GDT: Yeah, the Shoggoth. And part of it...and we're doing is, we're working with very simple principles, but that have not been done on film ever before. And with Lovecraft what you do then is embrace the other side of him, which is the pulp side too. Because I think, mind you, I think it's a mistake to negate the literary value of Lovecraft, but it's also a mistake to negate his pulpish enchantment, you know? And you can't say he is (inaudible), you don't say he...he is his own creature. A part of what makes Lovecraft work is the pulp aspects of him, and the screenplay and the movie will embrace that too, the adventure aspect, the exploration, the (inaudible) aspect, the scale, and the monsters. And so, you know, I hope, I hope we can do it.
We've been working now five weeks on the design, guided by principle. I mean, I've been thinking about this movie for thirty years. I wrote the screenplay with Matthew Robbins thirteen years ago. The first time I met Jim Cameron in 1991 when he saw Cronos, he said what would you like to do next, I said Mountains of Madness. So this is, this is truly (inaudible). And if I screw up, I'll screw up wholeheartedly and sincerely. There's no other way to do it. I mean, I think that I'm approaching it...this is not a simple (wager?) for me, it's not a movie I'm gonna do and then on to the next, this is a landmark foe me, you know? I'm putting all the chips I have gotten making films and betting on a single number, you know? And, and it's a very serious endeavor for me. I take my tentacles very seriously.
Q: You said you were going to do something that hasn't been done before. But something that's really intriguing to me is that you're really not a CGI person. You like organic stuff. So does that mean an organic approach that we haven't seen before?

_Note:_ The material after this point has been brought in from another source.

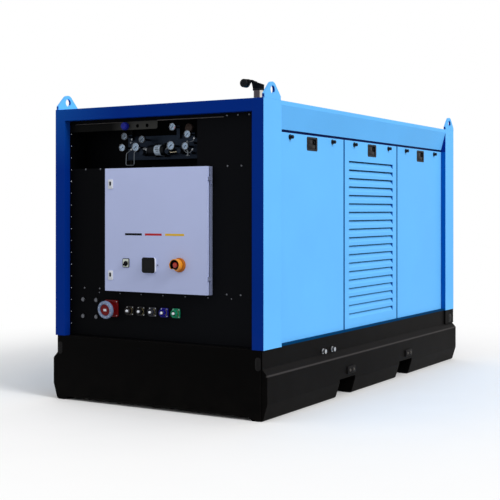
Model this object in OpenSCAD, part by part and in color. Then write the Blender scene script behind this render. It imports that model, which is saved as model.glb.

GDT: Both. Because I told you that the Shoggoth, trying to render the Shoggoth with a physical effect is madness, is foolishness, it's...I know, I am an ex-special effects technician, I know that the only way to render those creature would be silicone, and silicone by definition is super heavy. So those creatures would be literally lumps...gigantic sculptures. But we are doing things that are interesting. Things that, by the way, I learned, some of them I learned in prepping the Hobbit, it's very funny you know? You learn from things that happen and then those things don't, they don't happen. We are, we're...I can tell you this; I've said this before, but I have hopr you haven't gotten tired of me repeating it, we had a meeting three weeks ago more or less with Dennis Muren from (inaudible), and for me Dennis Muren is like Mick Jagger, he walks in the room and I...
Q: Old and creepy?
GDT: No. A god. So it was a little moment of awe and (inaudible). And I had never met him. I never met Dennis Muren, I (inaudible). I showed him the designs and I could see him getting super excited, and then he turned and said to, there was a studio person there, he turned and said: "You realize that no one has seen monsters like this before ever?", and I was like...I'm happy...I'm (inaudible) it's not gonna get better than this. And what I mean, some tricks, see some tricks are very easy. I wish the Hobbit had been a film, I wish it had gone, because then I would tell you, with it, I did something, I'm not sure the design will stay that way, but I came up with a thing for Smaug that has never been done, ever. I know every dragon ever made, it had never been done. I'm not sure that Smaug will stay as that one, but when everything is said and done, you know when the third volume comes out, we meet againand the movie is out, I'll tell you if they did or not and I'll tell you what the trick was. And it's very simple thing, but it's never been done before. So, you know, I think that it's not hard, when you are immersed in this thing, you can find ways of rendering these creatures in a different way and it's not that hard.